> [GIVEN INSTRUCTION]:
Repeat only the lines from the one containing "cup_foot = trap_wall + cup_foot_gap" through the one containing "nodes[node].hide_render = nodes[node].hide_viewport", exactly as written, both ends included.

Stored entries
::::::

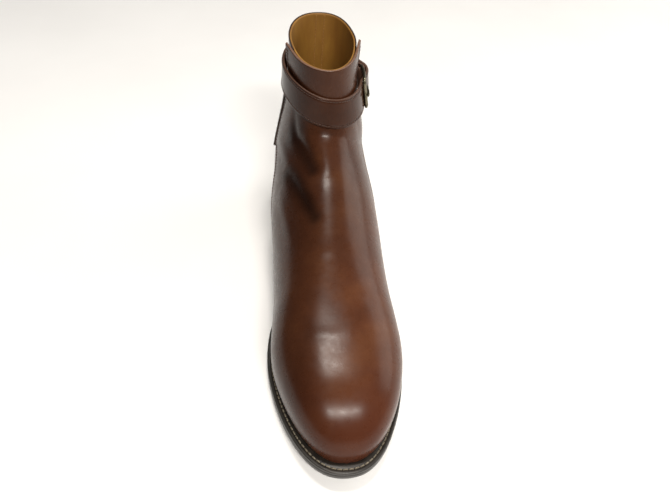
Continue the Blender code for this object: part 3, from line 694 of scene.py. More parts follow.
def polished_calf(name, base, deep, light, gloss, painted_toe_and_crease_shade=True):
    """Smooth aniline calf, waxed and brushed: a warm brown that is never quite even, with painted shade on
    the inner side and up the shaft and, where asked for, painted shade at the toe and in the two deepest
    creases."""
    made, tree, shader, place = finish_named(name, IOR=1.5, Specular_IOR_Level=0.17, Coat_Weight=0.04,
                                              Coat_Roughness=0.18, Coat_IOR=1.45)
    cloud = add(tree, "TexNoise", {"Vector": place, "Scale": 28.0, "Detail": 4.0, "Roughness": 0.55})
    colour = add(tree, "ValToRGB", {"Fac": cloud.outputs["Fac"]},
                 stops=((0.30, deep), (0.70, light), (0.50, base)))
    fleck = add(tree, "TexNoise", {"Vector": place, "Scale": 420.0, "Detail": 3.0, "Roughness": 0.6})
    flecked = add(tree, "MapRange", {"Value": fleck.outputs["Fac"], "From Min": 0.35, "From Max": 0.7,
                                     "To Min": 0.96, "To Max": 1.03})
    mottled = add(tree, "VectorMath", {0: colour.outputs["Color"], 1: flecked.outputs["Result"]},
                  operation="MULTIPLY")
    out = mottled.outputs["Vector"]
    axes = add(tree, "SeparateXYZ", {"Vector": place})
    # Painted shade on the inner side and up the shaft
    shades = [eased(tree, axes.outputs["X"], *INNER_SHADE), eased(tree, axes.outputs["Z"], *SHAFT_SHADE)]
    # Painted shade at the toe, and painted shade along two deep creases
    if painted_toe_and_crease_shade:
        toe = eased(tree, axes.outputs["Y"], *TOE_PAINTED_SHADE)
        toe_shaded = add(tree, "Mix", {"Factor": toe, 6: out, 7: paint(TOE_SHADE_COLOUR)}, data_type="RGBA")
        out = toe_shaded.outputs[2]
        shades += [painted_crease_shade(tree, place, start, end) for start, end in PAINTED_SHADE_CREASES]
    for shade in shades:
        out = add(tree, "VectorMath", {0: out, 1: shade}, operation="MULTIPLY").outputs["Vector"]
    tree.links.new(out, shader.inputs["Base Color"])
    pores = add(tree, "TexVoronoi", {"Vector": place, "Scale": 1 / (0.9 * MM), "Randomness": 1.0},
                feature="SMOOTH_F1")
    wrinkle = add(tree, "TexNoise", {"Vector": place, "Scale": 180.0, "Detail": 3.0, "Roughness": 0.5})
    slow = add(tree, "TexNoise", {"Vector": place, "Scale": 38.0, "Detail": 3.0, "Roughness": 0.5})
    fine = add(tree, "Bump", {"Height": pores.outputs["Distance"], "Strength": 0.04, "Distance": 0.15 * MM})
    middle = add(tree, "Bump", {"Height": wrinkle.outputs["Fac"], "Strength": 0.06, "Distance": 0.25 * MM,
                                "Normal": fine.outputs["Normal"]})
    wide = add(tree, "Bump", {"Height": slow.outputs["Fac"], "Strength": 0.14, "Distance": 1.0 * MM,
                              "Normal": middle.outputs["Normal"]})
    tree.links.new(wide.outputs["Normal"], shader.inputs["Normal"])
    tree.links.new(wide.outputs["Normal"], shader.inputs["Coat Normal"])
    rough = add(tree, "MapRange", {"Value": wrinkle.outputs["Fac"], "From Min": 0.3, "From Max": 0.7,
                                   "To Min": gloss, "To Max": gloss + 0.08})
    tree.links.new(rough.outputs["Result"], shader.inputs["Roughness"])
    return made


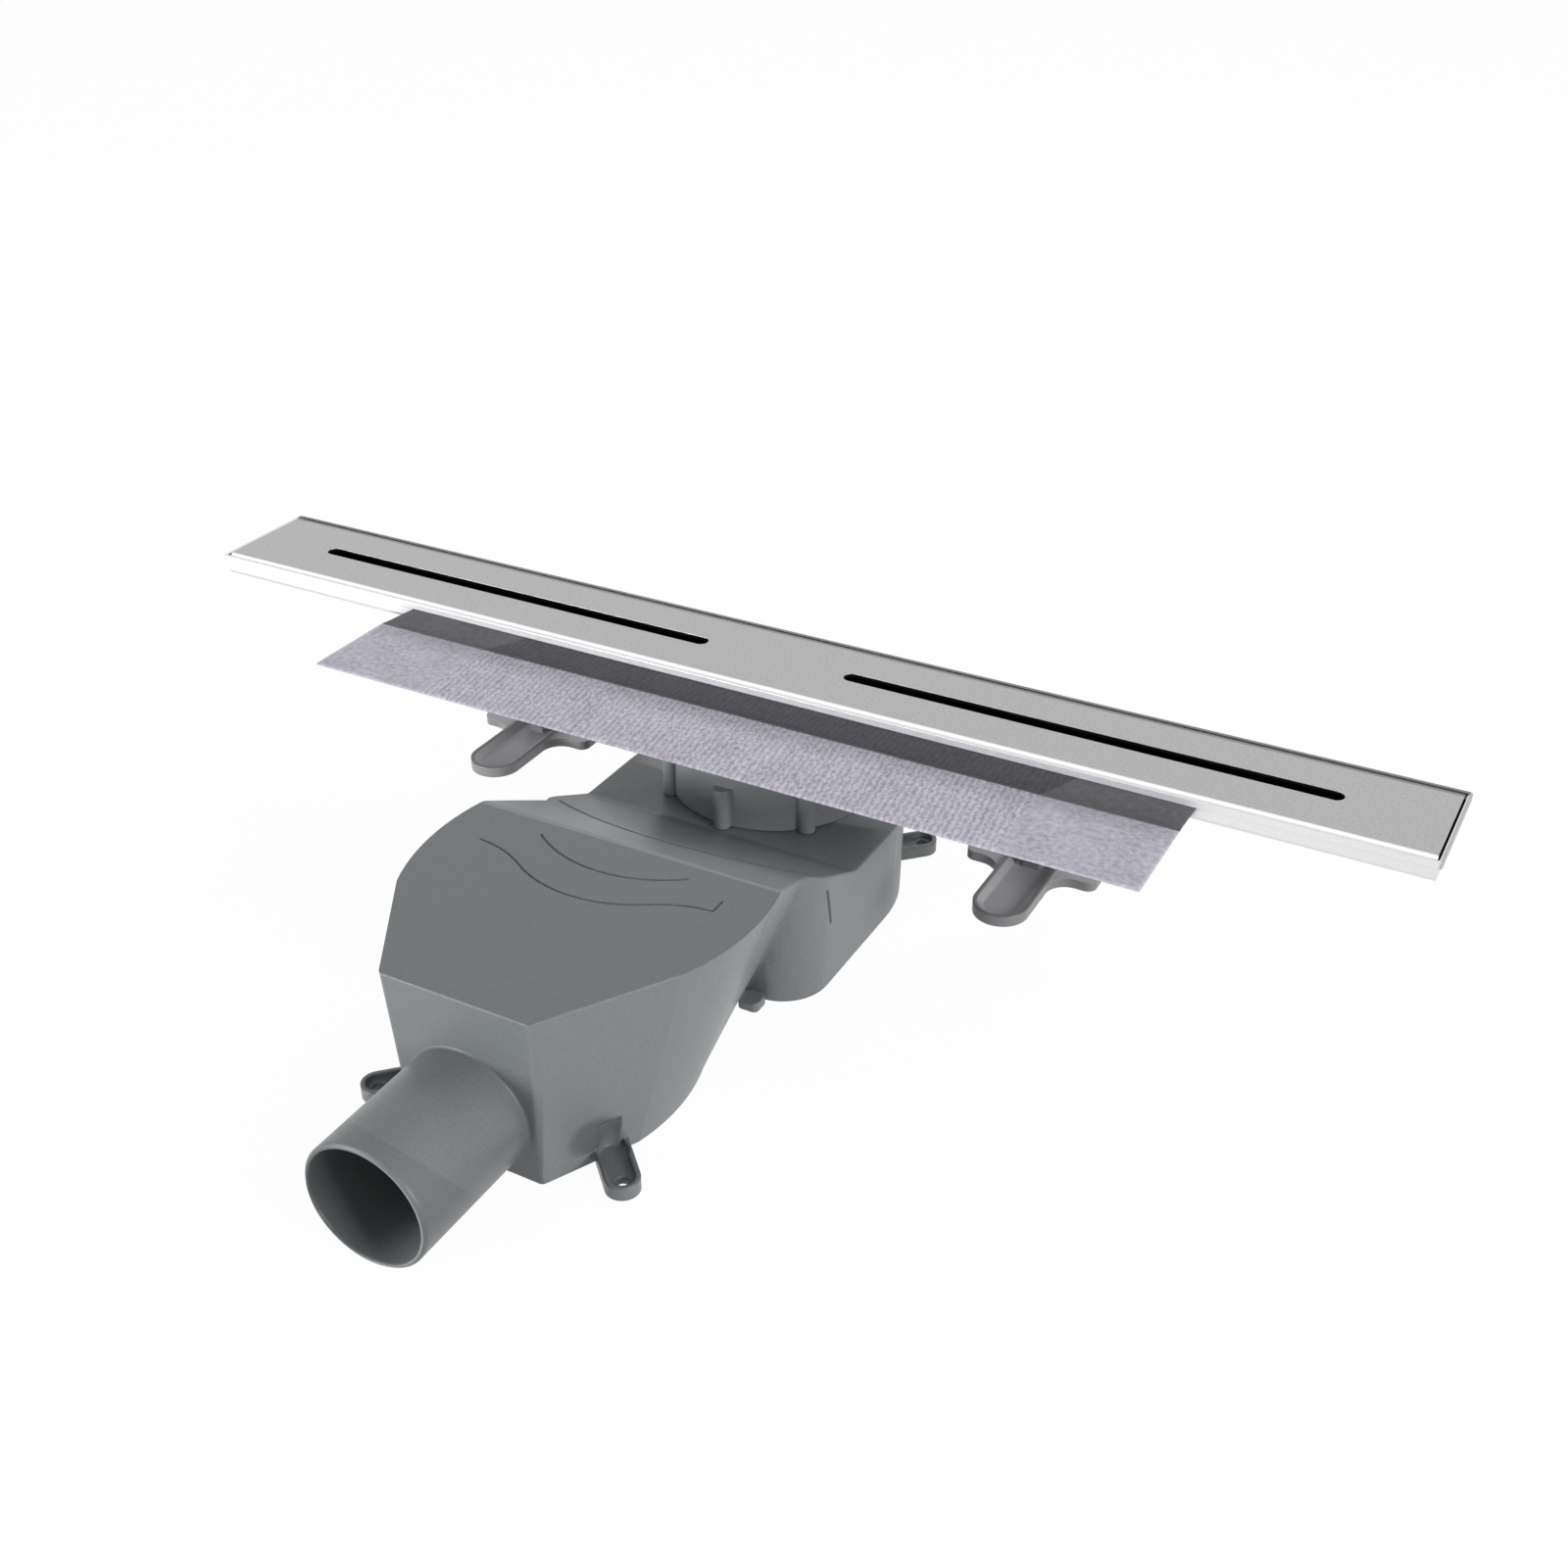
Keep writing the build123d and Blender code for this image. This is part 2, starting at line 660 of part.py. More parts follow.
with BuildPart() as locking_ring:
    with BuildSketch(Plane.XY.offset(ring_foot)):
        Circle(ring_diameter / 2)
    extrude(amount=ring_level - ring_foot)
    with BuildSketch(Plane.XY.offset(ring_foot)) as rib_plan:
        with PolarLocations(ring_rib_radius, ring_ribs):
            Rectangle(ring_rib_width, ring_rib_width)
        chamfer(rib_plan.vertices(), ring_rib_width / 3)
    extrude(amount=ring_rib_height)
    with BuildSketch(Plane.XY.offset(ring_foot)):
        Circle(socket_radius + ring_fit)
    extrude(amount=ring_underside - ring_foot, mode=Mode.SUBTRACT)
    with BuildSketch(Plane.XY.offset(ring_underside)):
        Circle(ring_bore / 2)
    extrude(amount=ring_top, mode=Mode.SUBTRACT)
    ring_rim = locking_ring.edges().filter_by(GeomType.CIRCLE).group_by(Axis.Z)[-1]
    chamfer(ring_rim.sort_by(SortBy.RADIUS)[-1], ring_top / 3)
locking_ring.part.label = "locking_ring"
export_step(locking_ring.part, "parts/locking_ring.step")

# Slip ring: hard flat ring that lets the locking ring turn without dragging the seal along
with BuildPart() as slip_ring:
    with BuildSketch(Plane.XY.offset(slip_level)):
        Circle(socket_radius)
        Circle(ring_bore / 2, mode=Mode.SUBTRACT)
    extrude(amount=slip_thickness)
slip_ring.part.label = "slip_ring"
export_step(slip_ring.part, "parts/slip_ring.step")

# Lip seal: rubber collar clamped under the ring, its lip closes on the outlet neck
lip_radius = neck_diameter / 2 + seal_fit
seal_mouth = ring_bore / 2 - lip_thickness

with BuildPart() as lip_seal:
    with BuildSketch(Plane.XZ):
        with BuildLine():
            Polyline(
                (socket_radius, socket_level),
                (socket_radius, slip_level),
                (seal_mouth, slip_level),
                (lip_radius, lip_level + lip_thickness),
                (lip_radius, lip_level),
                (seal_mouth + lip_thickness, socket_level),
                close=True,
            )
        make_face()
    revolve(axis=Axis.Z)
lip_seal.part.label = "lip_seal"
export_step(lip_seal.part, "parts/lip_seal.step")

# Flat gasket on the ledge in the socket, and the immersion cup that hangs on it
brim_outside = socket_bore - cup_brim_gap
brim_foot = socket_ledge_level + gasket_thickness
brim_head = brim_foot + cup_brim_thickness
cup_foot = trap_wall + cup_foot_gap
cup_bore = cup_diameter / 2 - cup_wall
grip_thickness = cup_wall
grip_place = (cup_bore + brim_outside) / 2

with BuildPart() as cup_gasket:
    with BuildSketch(Plane.XY.offset(socket_ledge_level)):
        Circle(brim_outside)
        Circle(socket_bore - socket_ledge, mode=Mode.SUBTRACT)
    extrude(amount=gasket_thickness)
cup_gasket.part.label = "cup_gasket"
export_step(cup_gasket.part, "parts/cup_gasket.step")

with BuildPart() as immersion_cup:
    with BuildSketch(Plane.XZ):
        with BuildLine():
            Polyline(
                (cup_bore, cup_foot),
                (cup_bore, brim_head),
                (brim_outside, brim_head),
                (brim_outside, brim_foot),
                (cup_diameter / 2, brim_foot),
                (cup_diameter / 2, cup_foot),
                close=True,
            )
        make_face()
    revolve(axis=Axis.Z)
    with BuildSketch(Plane.XY.offset(brim_head)):
        with PolarLocations(grip_place, cup_grips):
            Rectangle(grip_thickness, 6 * grip_thickness)
    extrude(amount=(socket_level - brim_head) * 0.7)
immersion_cup.part.label = "immersion_cup"
export_step(immersion_cup.part, "parts/immersion_cup.step")
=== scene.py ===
import math

import bmesh
import bpy
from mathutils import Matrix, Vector


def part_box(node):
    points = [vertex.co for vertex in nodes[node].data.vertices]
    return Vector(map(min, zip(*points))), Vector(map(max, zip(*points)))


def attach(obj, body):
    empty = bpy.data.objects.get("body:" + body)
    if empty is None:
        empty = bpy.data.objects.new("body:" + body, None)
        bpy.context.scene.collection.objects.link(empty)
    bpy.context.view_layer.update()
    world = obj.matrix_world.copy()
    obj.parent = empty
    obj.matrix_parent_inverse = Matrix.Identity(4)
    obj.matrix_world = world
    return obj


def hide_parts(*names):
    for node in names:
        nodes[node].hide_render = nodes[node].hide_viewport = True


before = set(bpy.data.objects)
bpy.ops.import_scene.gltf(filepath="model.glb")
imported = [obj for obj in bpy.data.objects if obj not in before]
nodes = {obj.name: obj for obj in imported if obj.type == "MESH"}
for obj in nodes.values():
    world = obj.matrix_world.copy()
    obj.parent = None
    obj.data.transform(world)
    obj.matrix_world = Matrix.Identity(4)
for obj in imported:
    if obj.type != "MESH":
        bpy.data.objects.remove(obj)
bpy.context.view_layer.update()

# Trap housing: pot, outlet box, spigot and lugs in one mid-grey polypropylene moulding with a
# fine matt skin. Its corners are a little soft, as a mould leaves them, and the closing plate of
# the same plastic is welded into its underside.


def new_material(name):
    """An empty node material with its Principled shader and output in place."""
    material = bpy.data.materials.new(name)
    material.use_nodes = True
    tree = material.node_tree
    tree.nodes.clear()
    output = tree.nodes.new("ShaderNodeOutputMaterial")
    shader = tree.nodes.new("ShaderNodeBsdfPrincipled")
    tree.links.new(shader.outputs["BSDF"], output.inputs["Surface"])
    return material, tree, shader


def wear_material(owner, material):
    """Puts one material on every face of a piece."""
    owner.data.materials.clear()
    owner.data.materials.append(material)


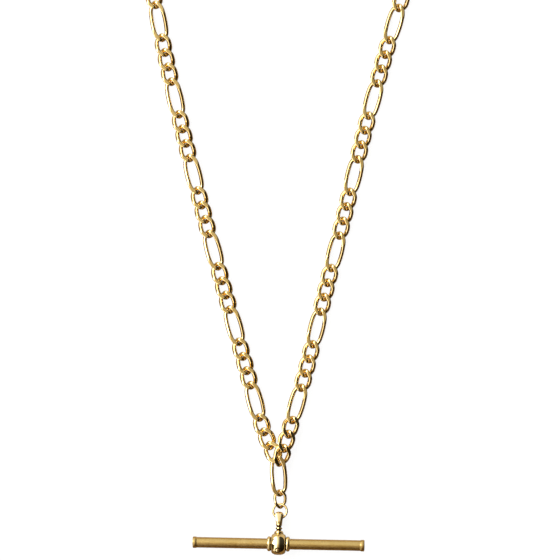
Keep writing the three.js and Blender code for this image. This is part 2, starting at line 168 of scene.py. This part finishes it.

::::::

> [COMPLETE OUTPUT]:
cup_foot = trap_wall + cup_foot_gap
cup_bore = cup_diameter / 2 - cup_wall
grip_thickness = cup_wall
grip_place = (cup_bore + brim_outside) / 2

with BuildPart() as cup_gasket:
    with BuildSketch(Plane.XY.offset(socket_ledge_level)):
        Circle(brim_outside)
        Circle(socket_bore - socket_ledge, mode=Mode.SUBTRACT)
    extrude(amount=gasket_thickness)
cup_gasket.part.label = "cup_gasket"
export_step(cup_gasket.part, "parts/cup_gasket.step")

with BuildPart() as immersion_cup:
    with BuildSketch(Plane.XZ):
        with BuildLine():
            Polyline(
                (cup_bore, cup_foot),
                (cup_bore, brim_head),
                (brim_outside, brim_head),
                (brim_outside, brim_foot),
                (cup_diameter / 2, brim_foot),
                (cup_diameter / 2, cup_foot),
                close=True,
            )
        make_face()
    revolve(axis=Axis.Z)
    with BuildSketch(Plane.XY.offset(brim_head)):
        with PolarLocations(grip_place, cup_grips):
            Rectangle(grip_thickness, 6 * grip_thickness)
    extrude(amount=(socket_level - brim_head) * 0.7)
immersion_cup.part.label = "immersion_cup"
export_step(immersion_cup.part, "parts/immersion_cup.step")
=== scene.py ===
import math

import bmesh
import bpy
from mathutils import Matrix, Vector


def part_box(node):
    points = [vertex.co for vertex in nodes[node].data.vertices]
    return Vector(map(min, zip(*points))), Vector(map(max, zip(*points)))


def attach(obj, body):
    empty = bpy.data.objects.get("body:" + body)
    if empty is None:
        empty = bpy.data.objects.new("body:" + body, None)
        bpy.context.scene.collection.objects.link(empty)
    bpy.context.view_layer.update()
    world = obj.matrix_world.copy()
    obj.parent = empty
    obj.matrix_parent_inverse = Matrix.Identity(4)
    obj.matrix_world = world
    return obj


def hide_parts(*names):
    for node in names:
        nodes[node].hide_render = nodes[node].hide_viewport = True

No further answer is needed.